Потом началась Шестидневная война, и все отношения с Израилем прекратились. А потом они встретились уже только в 90-х, после развала Советского Союза, когда они с моей тётей ездили к брату в Израиль. Брат приглашал его совсем туда переезжать, но моей тёте там совсем не понравилось (она русская), поэтому они остались в Москве.
А ещё он прошёл всю войну. Воевал в предгорьях Кавказа, Краснодарского края. В Финансовый институт поступил уже после войны и так там и остался».
К тому времени я уже знала, что люди, которым есть что сказать, обычно молчат. Мы за Соломоном чувствовали что-то такое, о чём сейчас можно сказать — мы чувствовали за ним Варшавское гетто. И войну от него чувствовали, и понимали, что фронтовики не выпячивают этого. И хорошо знают цену публичной борьбе за мир.

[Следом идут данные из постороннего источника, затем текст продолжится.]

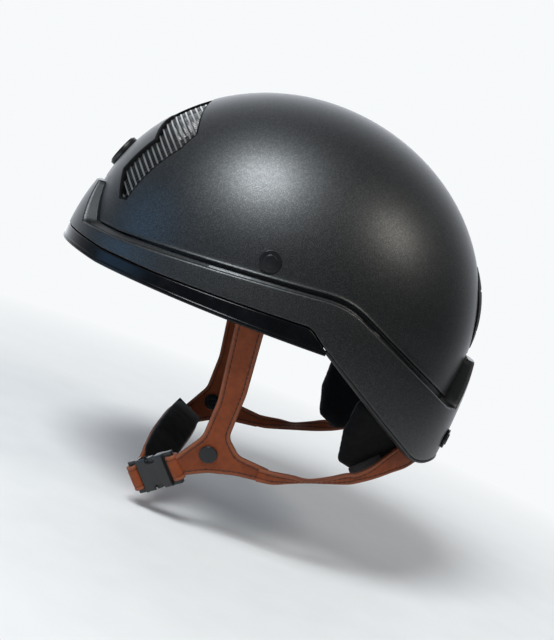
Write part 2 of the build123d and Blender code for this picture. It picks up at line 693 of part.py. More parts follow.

И ещё я вспоминаю одного человека в институте, который вовремя нам сказал то, что тогда мало кто знал. Шла лекция по информатике, нам её неплохо давали. Лекцию читала женщина, которой было всё равно. Без души читала. Она в этом явно понимала и явно собиралась валить — было уже можно, она просто ждала документы. Не помню, откуда я это знаю, но это чувствовалось, и она не скрывала. Потом она действительно довольно быстро свалила. Но пока она читала лекцию по информатике, и был конец апреля 1986 года.
Перемена. Мы с девчонками громко обсуждали нашу предстоящую поездку в Киев на Первомай: мы должны были приехать на два дня раньше. Каштаны, кофейни, Крещатик и всё такое. Я ехать не могла, у меня только родился сын, но обсуждению это не помешало: я мысленно была со всей кампанией и втайне надеялась, что мне удастся вырваться на пару дней.
В аудиторию на минуту раньше вернулась преподавательница. Майя, её точно звали Майя. Это всё, что я о ней помню, — еврейская фамилия, еврейское отчество, усталая блондинка за сорок, но ухоженная и хорошо одетая. Она прислушалась к нам.